I could not have found this any less interesting. Which isn’t a capital crime but the “Heaven” cover was such a nothingburger that it hurt my feelings. One star.
Minimalist indie pop; rewards both active and passive listening. The imitators who followed misunderstood the assignment.
The book I'm reading referred to Mumford & Sons as "Butt Rock Bon Iver."* Fleet Foxes would have been more fitting, though not as fun to say.
It's hard to be mad about all the stomp-and-clap this helped launch when you listen to the record. The layered harmonies, the arrangements; I think you'd have to be pretty broken inside to not feel some joy listening to it. (I myself am not broken at all.)

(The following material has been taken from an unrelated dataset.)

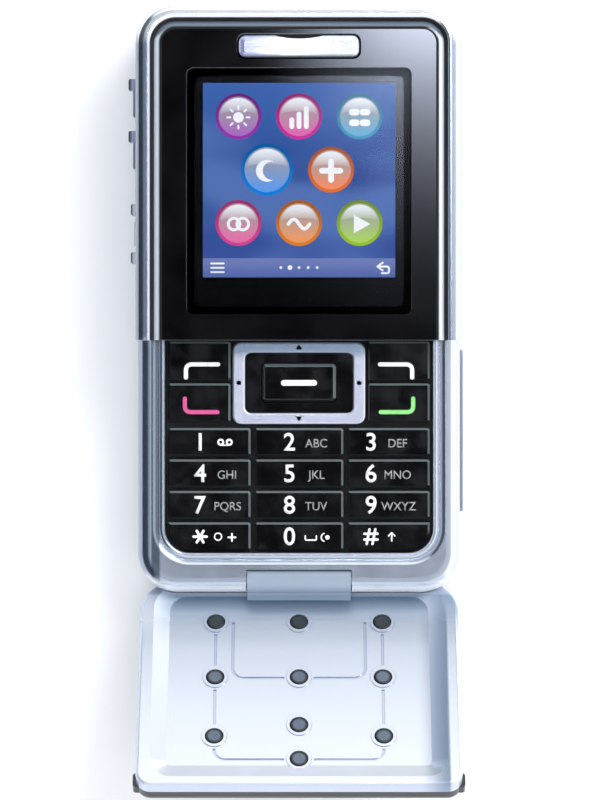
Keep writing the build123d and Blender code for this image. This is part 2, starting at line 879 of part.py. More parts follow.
# ---------------------------------------------------------------- keypad frame
frame_height = lower_thickness - split_z
bead_x = keypad_width / 2 + bead_r
bead_y = keypad_low_y - bead_r
flute_x = bead_x + bead_r + flute_past
flute_y = bead_y - bead_r - flute_past
with BuildPart() as lower_frame:
    with BuildSketch(Plane.XY.offset(split_z)):
        add(flat_plate(lower_width, bottom_y, seam_y, outline_r))
    extrude(amount=frame_height)
    fillet(lower_frame.edges().group_by(Axis.Z)[-1].sort_by(Axis.Y)[:-1], lower_edge_r)
    with BuildSketch(Plane.XY.offset(split_z)):
        add(flat_plate(keypad_width, keypad_low_y, seam_y, keypad_corner_r))
    extrude(amount=frame_height, mode=Mode.SUBTRACT)
    with BuildSketch(Plane.XY.offset(split_z)):
        add(
            flat_plate(
                deck_width + 2 * fixed_fit,
                deck_low_y - fixed_fit,
                seam_y,
                deck_corner_r - deck_ledge + fixed_fit,
            )
        )
    extrude(amount=deck_thickness + fixed_fit, mode=Mode.SUBTRACT)
    # shallow flute round the keypad, then a bead on its inner edge
    flute_z = lower_thickness + flute_r - flute_depth
    with BuildLine(Plane.XY.offset(flute_z)) as flute_line:
        FilletPolyline(
            (-flute_x, seam_y + flute_r),
            (-flute_x, flute_y),
            (flute_x, flute_y),
            (flute_x, seam_y + flute_r),
            radius=keypad_corner_r + flute_x - keypad_width / 2,
        )
    with BuildSketch(Plane((-flute_x, seam_y + flute_r, flute_z), z_dir=(0, -1, 0))):
        Circle(flute_r)
    sweep(path=flute_line.line, mode=Mode.SUBTRACT)
    bead_z = lower_thickness - bead_r
    with BuildLine(Plane.XY.offset(bead_z)) as bead_line:
        FilletPolyline(
            (-bead_x, seam_y),
            (-bead_x, bead_y),
            (bead_x, bead_y),
            (bead_x, seam_y),
            radius=keypad_corner_r + bead_r,
        )
    with BuildSketch(Plane((-bead_x, seam_y, bead_z), z_dir=(0, -1, 0))):
        Circle(bead_r)
    sweep(path=bead_line.line)
    add(hinge_pocket.part, mode=Mode.SUBTRACT)
    with BuildSketch(Plane.YZ.offset(-shaft_length / 2)):
        with Locations((hinge_y, hinge_z)):
            Circle(shaft_r)
    extrude(amount=shaft_length, mode=Mode.SUBTRACT)
    with Locations((-screw_x, low_screw_y, split_z), (screw_x, low_screw_y, split_z)):
        Cylinder(
            screw_r,
            low_head_z + screw_head_height + low_screw_length - split_z,
            align=ON_BASE,
            mode=Mode.SUBTRACT,
        )
save(lower_frame.part, "lower_frame")

# ---------------------------------------------------------------- display frame
frame_opening = flat_plate(
    upper_width - 2 * upper_band, seam_y, top_y - upper_band, 0, outline_r - upper_band
)
with BuildPart() as upper_frame:
    with BuildSketch(Plane.XY.offset(split_z)):
        add(flat_plate(upper_width, seam_y, top_y, 0, outline_r))
    extrude(amount=closed_thickness - split_z)
    fillet(upper_frame.edges().group_by(Axis.Z)[-1].sort_by(Axis.Y)[1:], frame_edge_r)
    with BuildSketch(Plane.XY.offset(split_z)):
        add(frame_opening)
    extrude(amount=closed_thickness - split_z, mode=Mode.SUBTRACT)
    with BuildSketch(Plane.XY.offset(closed_thickness - inner_bevel)):
        add(frame_opening)
    extrude(amount=inner_bevel, taper=-45, mode=Mode.SUBTRACT)
    # windows for the side keys and the connector cover, widened inside for their flanges
    for y, length in (
        (key_up_y, side_key_length),
        (key_down_y, side_key_length),
        (port_y, port_length),
    ):
        with Locations((upper_side_x, y, side_z)):
            Box(
                4 * upper_band,
                length + 2 * key_fit,
                side_height + 2 * key_fit,
                mode=Mode.SUBTRACT,
            )
    for y in (key_up_y, key_down_y):
        with Locations((frame_inner_x, y, side_z)):
            Box(
                2 * flange_pocket,
                side_key_length + 2 * (flange_lip + key_fit),
                side_height + 2 * (flange_lip + key_fit),
                mode=Mode.SUBTRACT,
            )
save(upper_frame.part, "upper_frame")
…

Still, while it's clear Pecknold (at like 21 years old, by the way) had talent coming out of his ears, and the taste to make this type of music not feel TOO much like a costume, he later built on his talent and taste with a singular songwriting perspective. That's where the music became not just joyful, but deeply cathartic.
I don't begrudge this album being here, especially for its influence. But it's hard to forget how much better Helplessness Blues is, and it isn't here.
*Such Great Heights: The Complete Cultural History of the Indie Rock Explosion by Chris Deville. Great little pop culture read.
Suffers from over-the-top lyricism (from… Bono??) but I actually really enjoyed this. Removed from the whole concept of U2 as a "capital I" Important band, it's well-produced and fully realized alternative record. Probably the only example of lush production working in the band's favor. "One" is moving and "Mysterious Ways" is a total bop that, uh... also moves. In ways.
Edit: I read the reviews and holy shit, people hate this. Shout out to the madlad comparing U2 to the IRA.
The Brits’ were makin’ some rad-ass electronic music in the ‘90s. I saw Trainspotting.
Remember the scene in Across the Universe where Bono skulks around with a microphone muttering about how he's the walrus? Kind of reminded me of that.
I know having a built-out stage persona was a big thing in early psychedelia. I just don’t think this has the instrumental muscle to sell it. Probably had to be there.